# Material shown start
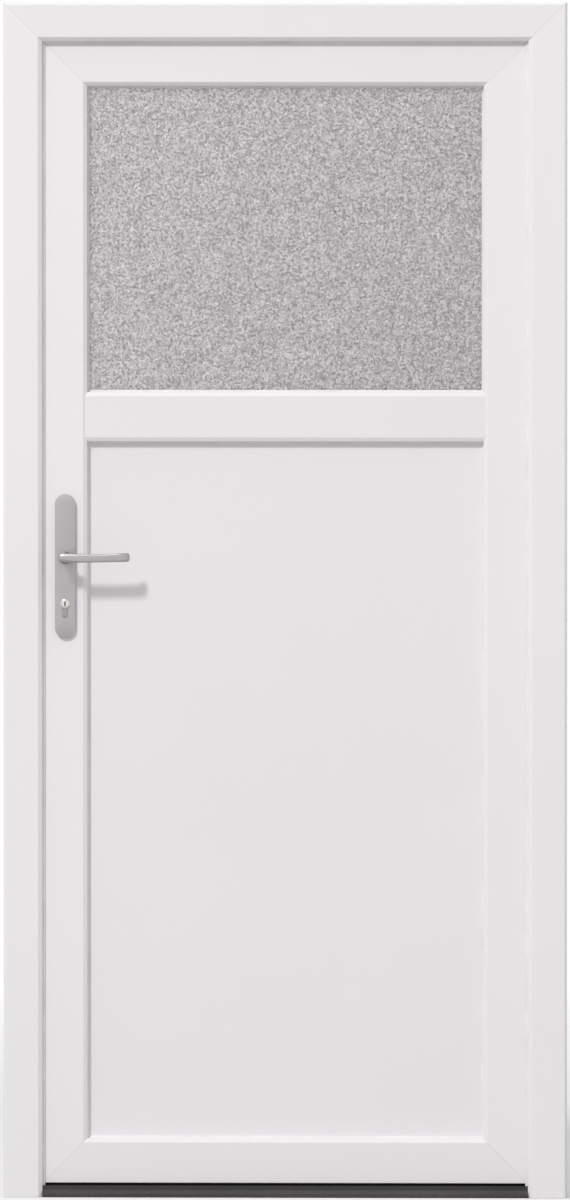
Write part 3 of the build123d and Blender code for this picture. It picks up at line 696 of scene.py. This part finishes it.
BACK_END, BACK_ROUND, BACK_SLANT = -0.0107, 0.0062, 0.35
BACK_START = 4  # keeps the first ring from closing to a point
BACK_FULLNESS, ROOT_FULLNESS, FLAT_FULLNESS, BEND_FULLNESS, TIP_FULLNESS = 2.3, 2.7, 6.5, 3.2, 2.2
REACH_PAST_NODE = 0.0028
TAPER_RATE, TAPER_CURVE, FLAT_RATE = 1.35, 1.3, 2.2
SWELL, SWELL_FROM = 0.0006, 0.7
BOW, BOW_SLOPE, BOW_THINNING, TIP_RISE = 0.0011, 0.03, 0.04, 0.0004
BEND_RADIUS, BEND_ANGLE, BEND_THICKNESS, BEND_SHARE = 0.0095, 80, 0.97, 0.95
TIP_ROUND, TIP_ANGLE = 0.0042, 88
BACK_RINGS, GRIP_RINGS, BEND_RINGS, TIP_RINGS = 6, 20, 7, 6
NECK_DEPTH, NECK_FULLNESS = 0.92, 2.2
COLLAR = ((0.0, 0.0086, 0.01, 0.01), (0.0086, 0.0104, 0.01, 0.0088))  # ends, and the radii there


def grip_stations(sizes, out, reach):
    """The rings of a grip: a blunt end over the neck, a bowed length and a tip turned to the door."""
    tall, waist, thick = sizes.root_height / 2, sizes.waist_height / 2, sizes.thickness / 2
    lift, tip = sizes.grip_lift, waist + SWELL
    stations = []
    for index in range(BACK_RINGS + 1):
        turn = math.radians(BACK_START + (90 - BACK_START) * index / BACK_RINGS)
        share = math.sin(turn)
        place = Vector((BACK_END + BACK_ROUND * (1 - math.cos(turn)),
                        -out + thick * BACK_SLANT * (1 - share), lift))
        stations.append((place, Vector((1, 0, 0)), tall * share, thick * share,
                         BACK_FULLNESS + (ROOT_FULLNESS - BACK_FULLNESS) * share))
    start = BACK_END + BACK_ROUND
    straight = reach - start - BEND_RADIUS - thick * BEND_SHARE
    for index in range(1, GRIP_RINGS + 1):
        share = index / GRIP_RINGS
        bow = math.sin(math.pi * share)
        height = waist + (tall - waist) * max(0.0, 1 - share * TAPER_RATE) ** TAPER_CURVE
        height += SWELL * max(0.0, share - SWELL_FROM) / (1 - SWELL_FROM)
        place = Vector((start + straight * share, -out, lift - BOW * bow + TIP_RISE * share))
        way = Vector((1, 0, -BOW_SLOPE * math.cos(math.pi * share)))
        stations.append((place, way, height, thick * (1 - BOW_THINNING * bow),
                         ROOT_FULLNESS + (FLAT_FULLNESS - ROOT_FULLNESS) * min(1.0, share * FLAT_RATE)))
    for index in range(1, BEND_RINGS + 1):
        turn = math.radians(BEND_ANGLE) * index / BEND_RINGS
        place = Vector((start + straight + BEND_RADIUS * math.sin(turn),
                        -out + BEND_RADIUS * (1 - math.cos(turn)), lift + TIP_RISE))
        stations.append((place, Vector((math.cos(turn), math.sin(turn), 0)), tip, thick * BEND_THICKNESS,
                         FLAT_FULLNESS + (BEND_FULLNESS - FLAT_FULLNESS) * index / BEND_RINGS))
    last, way = stations[-1][:2]
    for index in range(1, TIP_RINGS + 1):
        turn = math.radians(TIP_ANGLE) * index / TIP_RINGS
        share = math.cos(turn)
        stations.append((last + way * TIP_ROUND * math.sin(turn), way, tip * share,
                         thick * BEND_THICKNESS * share,
                         BEND_FULLNESS + (TIP_FULLNESS - BEND_FULLNESS) * index / TIP_RINGS))
    return stations


def build_lever(side):
    """A cast lever: collar, neck and a bowed grip with a flat front and a tip turned to the door."""
    sizes = bpy.context.scene.side_door_handle
    node = "lever_outer" if side == "outside" else "lever_inner"
    low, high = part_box(node)
    root, face = (high.y, low.y) if side == "outside" else (low.y, high.y)
    work = bmesh.new()
    out = abs(face - root) - sizes.thickness / 2
    loft(work, grip_stations(sizes, out, high.x - SPINDLE_X + REACH_PAST_NODE))
    neck = ((0.004, 0.0080), (0.011, 0.0080), (0.02, 0.0074),  # depth from the plate and radius
            (out * 0.7, 0.0072), (out - 0.0045, 0.0076), (out, 0.0062))
    loft(work, [(Vector((0, -depth, sizes.grip_lift * depth / out)), Vector((0, -1, 0)), radius,
                 radius * NECK_DEPTH, NECK_FULLNESS) for depth, radius in neck])
    for start, end, radius, front in COLLAR:
        place = shift((0, -(start + end) / 2, 0))
        bmesh.ops.create_cone(work, cap_ends=True, segments=48, radius1=radius,
                              radius2=front, depth=end - start, matrix=place @ OUTSIDE)
    if side == "inside":
        bmesh.ops.transform(work, matrix=Matrix.Scale(-1, 4, (0, 1, 0)), verts=work.verts)
    bmesh.ops.translate(work, verts=work.verts, vec=(SPINDLE_X, root, SPINDLE_Z))
    name = "outer_grip" if side == "outside" else "inner_grip"
    finish_piece(work, name, ["satin_grip"], "lever", [node])


# Screws and hinge caps

HEAD_HEIGHT, HEAD_SUNK, RECESS_FLOOR = 0.0012, 0.0007, 0.0003
HEAD_RIM, CROSS_ARM, CROSS_WIDTH, FLOOR_SHARE = 0.2, 0.56, 0.13, 0.7  # shares of the head's radius
PLATE_SCREW_INSET, FACEPLATE_SCREW_INSET, STRIKE_SCREW_INSET = 0.017, 0.012, 0.014
LATCH_SCREW_DROP = 0.052
HINGE_LEAF_PLATE, HINGE_LEAF_COLUMNS, HINGE_LEAF_RISE = 0.005, (0.014, 0.044), 0.029
HINGE_FRAME_PLATE, HINGE_FRAME_INSET, HINGE_FRAME_RISE = 0.004, 0.0095, 0.031
CAP_RADIUS, CAP_RIM = 0.0103, 0.0018


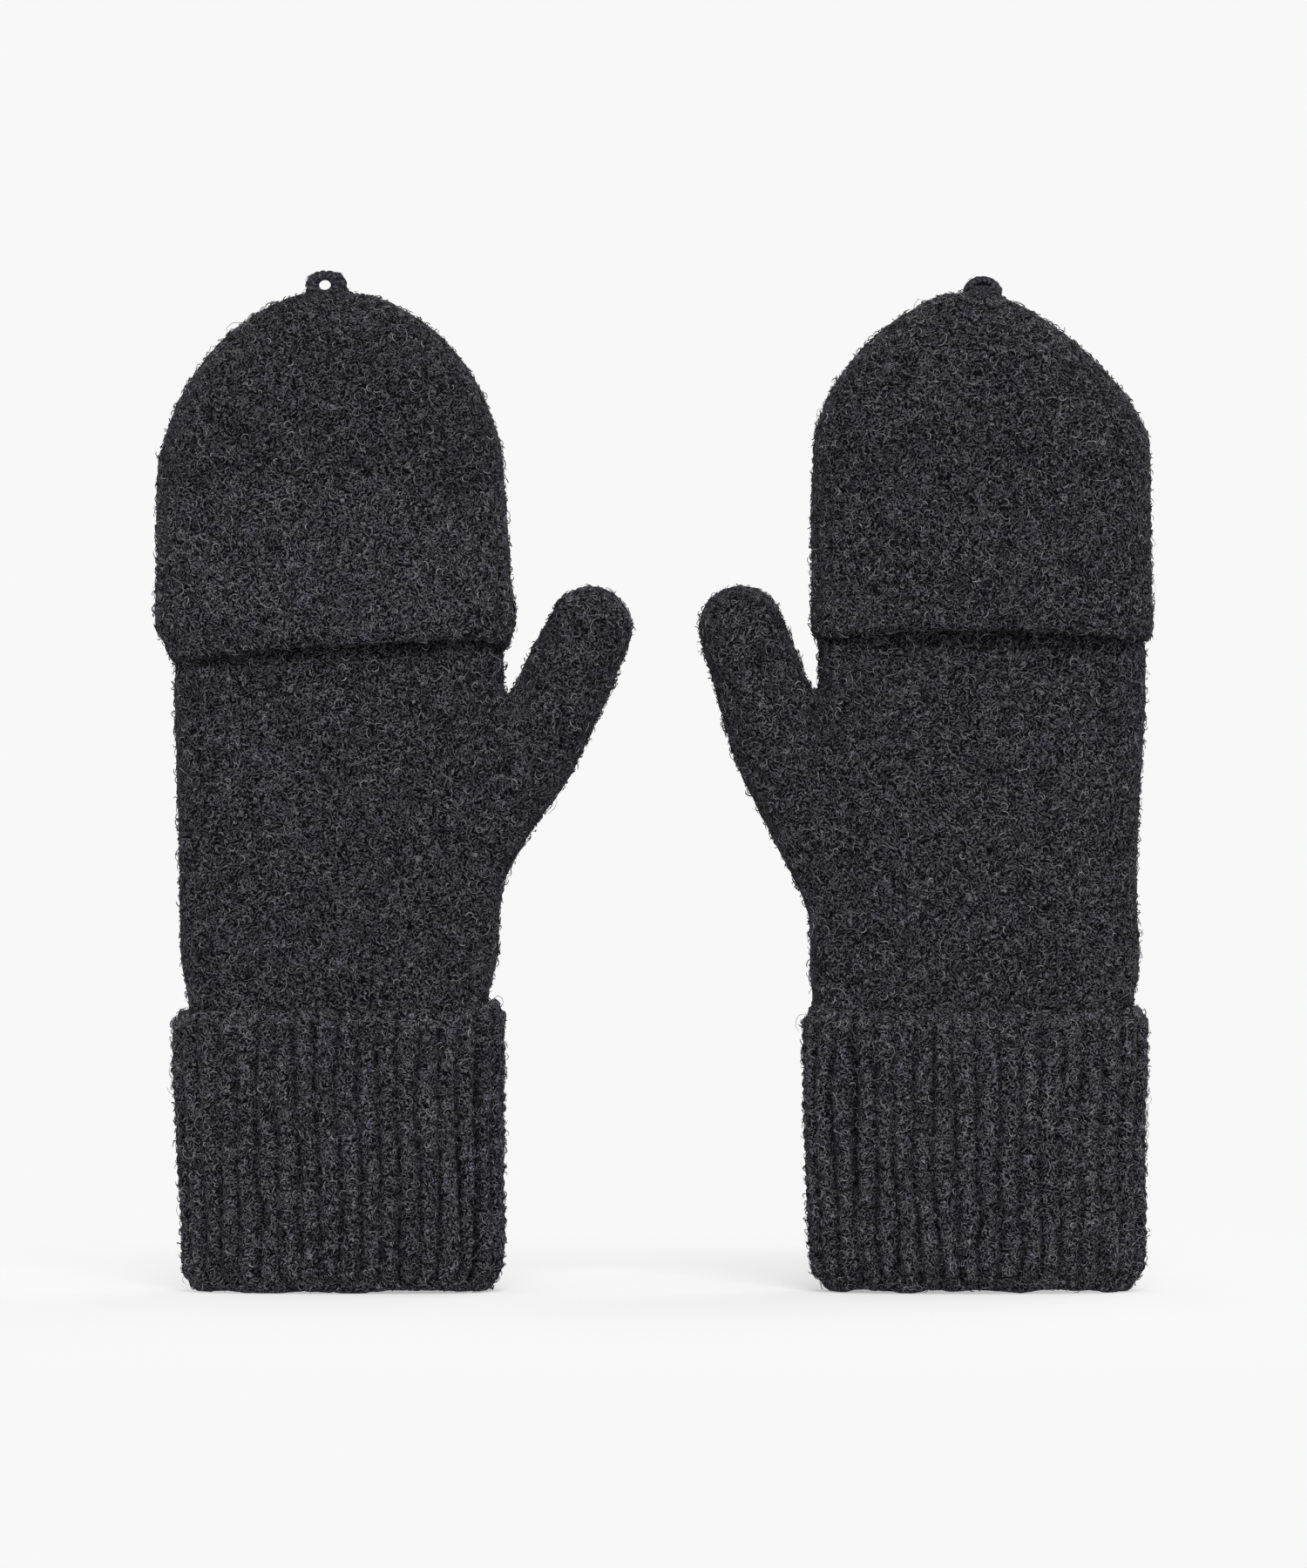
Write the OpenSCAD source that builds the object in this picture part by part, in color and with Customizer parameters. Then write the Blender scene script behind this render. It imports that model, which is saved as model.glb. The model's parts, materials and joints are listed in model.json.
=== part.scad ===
// A pair of convertible flip-top mittens, charcoal boucle knit, standing on their turned-up cuffs.
// The palms face -Y, the fingertips point to +Z, and the right-hand mitten stands at -X.
// Each mitten is drawn in a frame of its own: its centre line on Z, its thumb towards +X.

/* [Pair] */
// Distance between the two mittens' centre lines
pair_spacing = 173.4; // [165:0.1:240]

/* [Knit] */
// Thickness of the hand, thumb and cuff fabric
wall = 3; // [2:0.1:3.2]
// Thickness of the cap fabric
cap_wall = 2.6; // [2:0.1:2.8]
// Clearance between layers that move on each other
gap = 0.3; // [0.3:0.1:0.5]

/* [Cuff] */
// Height of the turned-up layer
cuff_h = 76; // [60:1:80]
// Width of the turned-up layer
cuff_w = 90; // [88:0.5:92]
// Thickness of the turned-up layer, palm to back
cuff_t = 35; // [33:0.5:36]

/* [Hand] */
// Width across the palm
hand_w = 87; // [84:0.5:87]
// Thickness of the hand, palm to back
hand_t = 27; // [25:0.5:27]
// Height of the finger roots
root_z = 181; // [175:1:182]

/* [Thumb] */
// Lean of the right-hand mitten's thumb
thumb_lean_right = 26; // [20:1:28]
// Lean of the left-hand mitten's thumb
thumb_lean_left = 17; // [16:1:28]
// Width of the thumb near its tip
thumb_w = 21.6; // [20:0.2:23]

/* [Fingers] */
// Distance between the half fingers' centre lines
finger_pitch = 21.3; // [20.4:0.1:21.4]
// Height of the middle and ring half fingers' hems
long_finger_z = 204; // [196:1:204]
// Height of the index and little half fingers' hems
short_finger_z = 199; // [192:1:199]

/* [Cap] */
// Width of the cap
cap_w = 96; // [95:0.5:100]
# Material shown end
- **Your goal**
Tally every line of the listing that holds the string "with", then give the number by itself.

- **Answer to the exercise**
2